A human dish. (No one else ate it,
except the odd lion or tiger—
as a one-off: humans also
protect their own—better probably not
to eat them too often.) But, to return
to the term, “long pig” implies knowledge
of “pig plain” sure enough. It seemed
insulting, to me, back then—to the idea
of the human & humanity & I didn’t like
to utter it. . I remember once
someone telling me of an abandoned
hippy farm where they’d been producing
heroin. The pigs were fed
on scraps & excrement
& were squealing. Addicted.
Apparently the noise was horrible.
Later the poem makes an elegiac turn when the pig farm expert reflects that he is writing in the notebook of his deceased daughter. It’s a moving, sad section of the poem, yet avoids sentimentality.

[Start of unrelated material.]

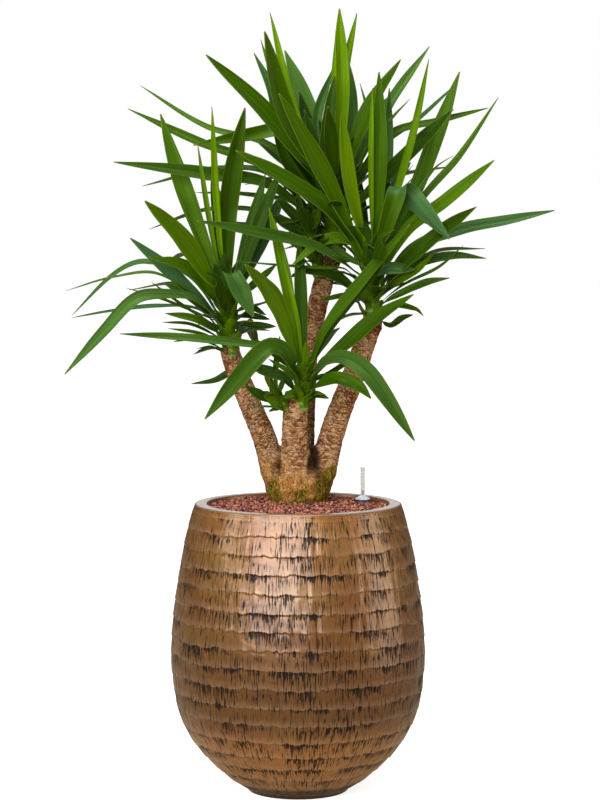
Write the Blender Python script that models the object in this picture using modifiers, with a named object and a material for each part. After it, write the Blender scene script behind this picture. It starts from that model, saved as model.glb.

There is an almost Oulipian group of poems drawn from a travel diary, in an imaginary Africa in the 1970s, each entry partly structured around a pun or approximate pun. It's called 'Exotic Things/(from a travel journal)'. Here are two short excerpts—
(TUNIS—IN THE GREEK RESTAURANT)
in the Greek restaurant we ordered dilemmas.
I had one with lemon.
(ENIGMA)
in Africa we shot enigma (which, in Africa,
only foreigners trouble to call “enigma”,
everyone else, quite unselfconsciously, calls them
“enigmas”).
There is such diversity. This book is veritably fecund with ideas and references—from Baroque art to Althusser to Jackie Gleason to Juliet Greco to Ron Padgett—inventive notations, appreciation of relationship—both friendship and family, and, as I've already said, plenty of terrific jokes. Ken Bolton writes like no-one else here. I could exhaust the lexicon of positive superlatives in praise of these poems because Sly Mongoose is a wonderfully compelling collection and I've mentioned less than a quarter of it.
* thesis published online in ka mate ka ora on nzepc – the New Zealand electronic poetry centre.